Digital temperature-check labels still blocked by their cost

By Paul Gander

- Last updated on GMT

Cost holds back electronic labels
Cost holds back electronic labels

Related tags Food Authentication

Printed electronic labels allowing item-level digital temperature monitoring are still being held back by cost and, in some cases, technical considerations, an active and intelligent (A&I) packaging seminar will hear later this month.

Jérémy Laurens, sales and marketing director at technology company Blulog, predicted: “It could take four or five years before you see a temperature datalogging label which costs less than a dollar. Companies like Norway’s Thin Film Electronics are making printed electronics more affordable, but printing a battery still costs too much.”

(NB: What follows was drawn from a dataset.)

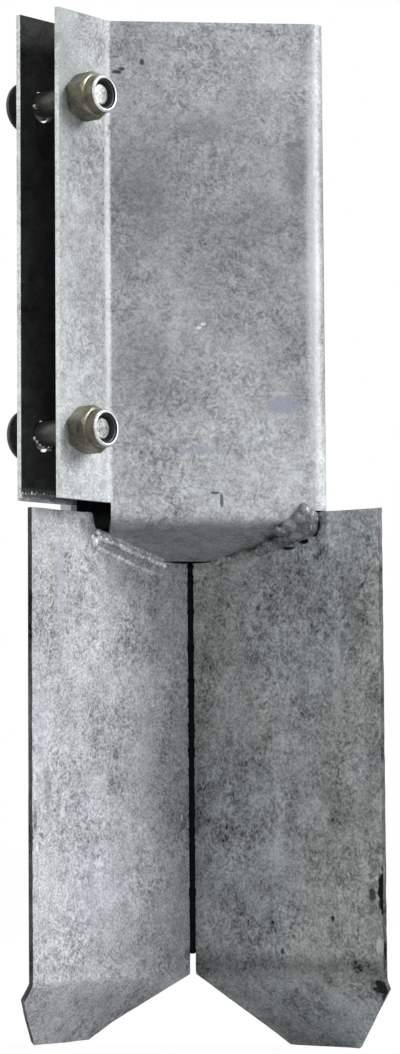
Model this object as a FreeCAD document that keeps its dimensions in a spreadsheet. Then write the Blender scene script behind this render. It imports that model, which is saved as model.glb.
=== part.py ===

There remained technical obstacles, too, to printing sufficient memory for many functionalities, he added.

In fact, even ‘mechanical’ or chemical-based colour-change temperature indicator labels have proved too costly for most in the food and drink supply chain.

UK interest in Blulog’s tag technology, which uses near-field communication (NFC), has so far only come from the pharmaceutical industry, said Laurens.


Blulog, with operations in France and Poland, reported that one customer was starting trials with pallet-level tagging of high-value fruit and vegetables exported from Spain to Scandinavia.

“Companies which deliver foods directly to the consumer have also shown interest, because the NFC capability allows end consumers to check the temperature log for themselves using their mobile,”​ Laurens said. Currently, each Blulog single-trip tag costs eight euros.

Laurens is due to provide an overview of temperature-monitoring technologies at a seminar on A&I packaging for the food industry on October 21. The event, which is being organised in collaboration with the Active and Intelligent Packaging Industry Association (AIPIA), will be hosted by Campden BRI.

Cost barrier

When it comes to A&I packaging in general, it appears that cost is more likely to constitute a barrier to adoption than European regulations.

Speaking at the same event will be Dr David Leeks, legislation services manager at Campden BRI. As he pointed out, Commission Regulation 450/2009 requires an authorisation process for any A&I materials before they can be used in food-contact applications.

“There are exemptions for immobilised substances, those separated from the food by a functional barrier and for substances released into foods and used in compliance with other applicable legislation, such as for additives,”​ said Leeks.